Visual Art

‘Imagine Visions of Hope’ encourages photojournalists to combat grief and fear

Written By Elisa Turner
May 21, 2020 at 2:32 PM

“Smile,” taken Sept. 26, 2008, features Carla Gonzalez, 5, from Jalapa, Guatemala. Carla suffers from chronic malnutrition. Many of the children living in the small villages surrounding Jalapa suffer from some type of malnutrition. Due to the lack of sufficient nutrition, children are short for their age and have skin ailments. (Photo courtesy of Carl-Philippe Juste)

Prize-winning photojournalist Carl-Philippe Juste knows when it’s time for heavy lifting.

As the pandemic devastated Italy in February, Juste initiated the heavy lifting for a bold project — “Imagine Visions of Hope,” an online photo gallery that will eventually become traveling exhibits around the world.

Its mission: to encourage photojournalists to capture powerful scenes of hope as a way to counter the mounting tides of grief and fear inundating the globe.

It’s vital to pay witness to hope amid adversity, Juste insisted. “We have to give ourselves self-assurance. Because the quickest way you can manipulate people is if you make them fearful, if you rob them of their power.”

Fear stunts action and hope. As a Miami Herald photojournalist who’s covered wars in Iraq and Afghanistan, he said, “I’ve done a lot of hard stories, and one thing I’ve learned is that you can’t live in fear.”

The project’s website, Imaginevisionsofhope.org, went up online in early March. It announces an open call for both professional and amateur images to be featured in the gallery and to be considered for an exhibition series projected to travel from Miami to Washington, D.C., or New York City, as well as to South America, Europe, Africa, and Asia. Plans are to launch the series in Miami in 2021.

The barely 2-month-old project is a collective effort, combining the rich photojournalist talents of Iris PhotoCollective in Miami, which Juste founded, and Focus on the Story in Washington, D.C.

It has an estimated budget of $200,000, he said, not including various programs for each show at six locations. It also will award $500 to one photographer for “Best of Show,” according to the website.

Juste enlisted the partnership of Focus on the Story executive director Joe Newman, an award-winning reporter and editor who founded the Focus on the Story International Photo Festival to support visual storytelling that has a social impact.
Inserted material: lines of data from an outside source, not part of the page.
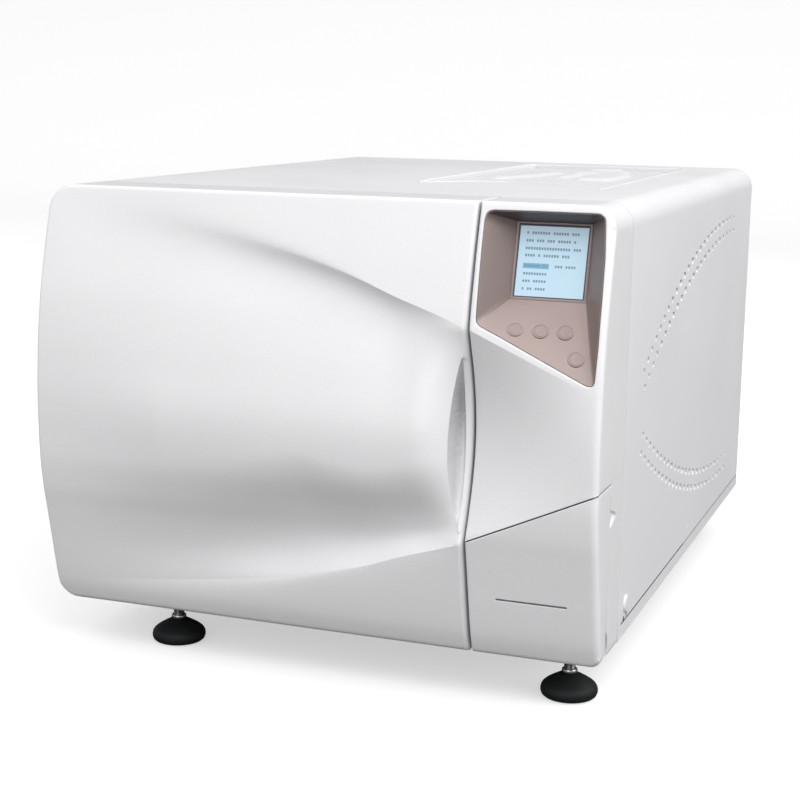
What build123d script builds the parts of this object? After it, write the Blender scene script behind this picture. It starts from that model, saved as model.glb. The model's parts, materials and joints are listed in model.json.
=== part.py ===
from build123d import *
import math
import os

# Tabletop steam steriliser: a sheet-metal casing with a hinged door on the left of the front and
# a fascia with display, buttons, printer and service flap on the right.
# X runs left to right seen from the front, Y from front to rear, Z up, all in mm. Pieces are
# modelled with y = 0 on the nominal front plane and z = 0 on the underside of the casing; on
# writing they move so that the origin lies on the bench under the middle of the depth.

os.makedirs("parts", exist_ok=True)

# ---------------------------------------------------------------- driving dimensions
WIDTH = 495.0
HALF = WIDTH / 2
CASE_FRONT, CASE_END = 60.0, 657.0    # front and rear edges of the casing cover
CASE_TOP = 363.4
CASE_BOTTOM = 12.8                    # lower edge of the casing cover
REAR_FACE = 659.0                     # outer face of the rear panel
TRAY_END = 655.0                      # rear edge of the base tray
FOOT_H = 47.0                         # underside of the casing above the bench
Y_CENTRE = 323.497                    # middle of the depth
SHEET = 1.2                           # casing cover sheet
SHELL = 3.0                           # wall of the moulded front shells
FLAP_WALL = 2.5
FRONT_DEPTH = 58.0                    # rear face of the door
FRONT_BOTTOM = 0.8                    # lower edge of the front shells
GAP_X = 138.0                         # gap between door and fascia
DOOR_RIGHT, FASCIA_LEFT = 137.0, 139.2
R_TOP, R_BOT = 20.0, 17.0             # top and bottom corner radii
AHEAD = -45.0                         # front end of blanks trimmed by the front surface
HINGE_X, HINGE_Y = -235.5, 46.0       # vertical door hinge axis
HINGE_Z = (80.0, 280.0)
KNUCKLE_R, HINGE_PIN_R = 7.0, 4.0
HINGE_SCREW_X, HINGE_SCREW_DZ = -220, (-20, 20)
CHAMBER_X, CHAMBER_Z = -55.0, 185.0   # chamber axis, running along Y
CHAMBER_R = 125.0
JACKET_R = 149.0                      # outside of the insulation
TRAY_LEVELS = (134.0, 179.0, 224.0)
LID_BOLT_R = 8.0
BOLT_SLOT = (31, 45, 176, 194)        # y and z limits of the lock openings
FLAP_Y, FLAP_Z = 9.0, 9.8             # flap hinge axis, running along X
FLAP_PIN_R = 1.5
FLAP_LUGS = ((146.5, 149.5), (236, 239))
DRAIN_X, DRAIN_Z = (180.0, 208.0), 16
FILTER_X, FILTER_Z = 212, 112
ROLL_Y, ROLL_Z = 25, 76               # paper roll axis
PLATEN_Y, PLATEN_Z = 15, 46
BUTTON_R = 5.3
FAN_X, FAN_Z = 165.0, 85.0
INLET_X, INLET_Z = -190.0, 60.0
BARBS = ((-95.0, 40.0), (-60.0, 40.0))          # x, z of the rear hose barbs
VALVE_X, VALVE_Z = 20, 300
STEAM_X, STEAM_Y = 190, 125
NECKS = ((140.0, 340.0), (140.0, 520.0))        # x, y of the tank necks
SIDE_SCREWS = ((86.0, 25.0), (360.0, 24.0), (630.0, 24.0))   # y, z on both sides
REAR_SCREWS = ((-232, 348), (232, 348), (-232, 16), (232, 16), (0, 350), (0, 10))   # x, z
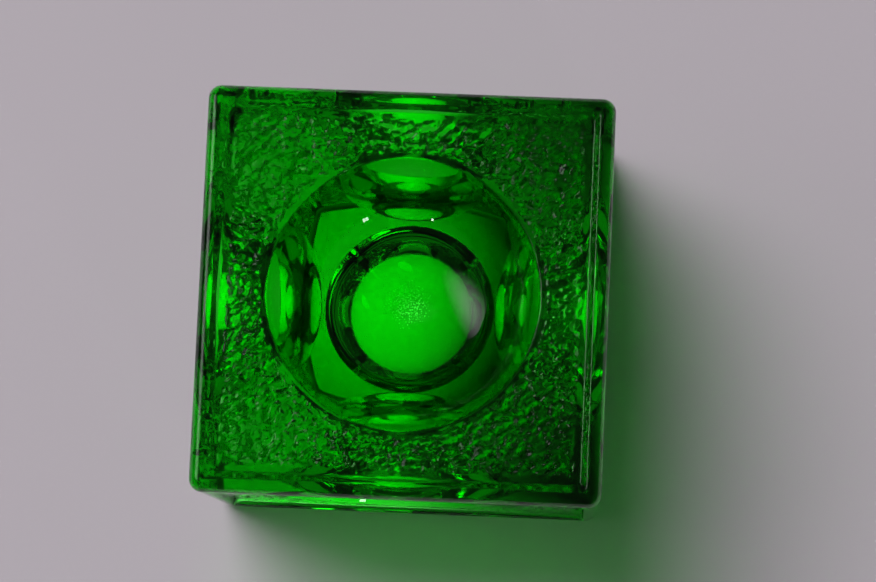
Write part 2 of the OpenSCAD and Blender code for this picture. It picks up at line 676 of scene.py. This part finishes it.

“When I come to lift something really heavy, I bring people to help me carry it,” he said.

Juste also assembled a curatorial team to jury submissions for the online gallery and planned exhibits.


In “Untitled,” shot in 1992, Marjorie Conklin cools off in a tub of water filled with a hose, surrounded by what’s left of her south Miami-Dade County home several days after the destruction of Hurricane Andrew. (Photo courtesy of C.W. Griffin)

In addition to Newman, Juste’s team includes documentary photographer Maria Daniel Balcazar, San Antonio News-Express photo editor Luis Rios, and Newseum director of photography Indira Williams Babic, a frequent speaker on issues in photojournalism, including women covering conflict from the front lines.

“We’re not looking at pictures because they’re pretty,” said Juste, of the jurying process. “We’re looking at pictures because they’re poignant.”

All images must be grounded in fact, abiding by principles of photojournalism.

The website currently features 50 images from Miami, Guatemala, Honduras, Haiti, Sudan, India and other locations. Many show children playing in countries beset with desperate poverty or reminders of armed conflict. There’s an image from photographer Colin Finlay, for example, of children in Cambodia playing in a field that had recently cleared of landmines.

“We always seem to personify hope in terms of children, because the gravity of their life does not hold them down. No matter where you go around the world, kids still play. And they play with a sense of wonder,” Juste said.

Others evoke dramatic images of resilience in seriously degraded landscapes. Jeffrey A. Salter’s close-up of two gnarled, bare feet shows a green sprout pushing up between them, a small but vivid sign of efforts to counter deforestation in Haiti. In C.W. Griffin’s photo, a woman lounges in a water-filled tub, surrounded by remnants of her home a few days after 1992’s Hurricane Andrew destroyed it.

“The project speaks to the human condition at its worst and how we are able to sustain some level of humanity,” he said.

Juste spoke urgently about the still-nascent project, expressing his passionate belief in the visual language of photography to effect change: “Everyone has courage. It’s up to us, as artists, as communicators, to touch that courage and ignite it.”

To submit an image, and read the submission rules, go to Imaginevisionsofhope.org. The deadline to enter is July 15.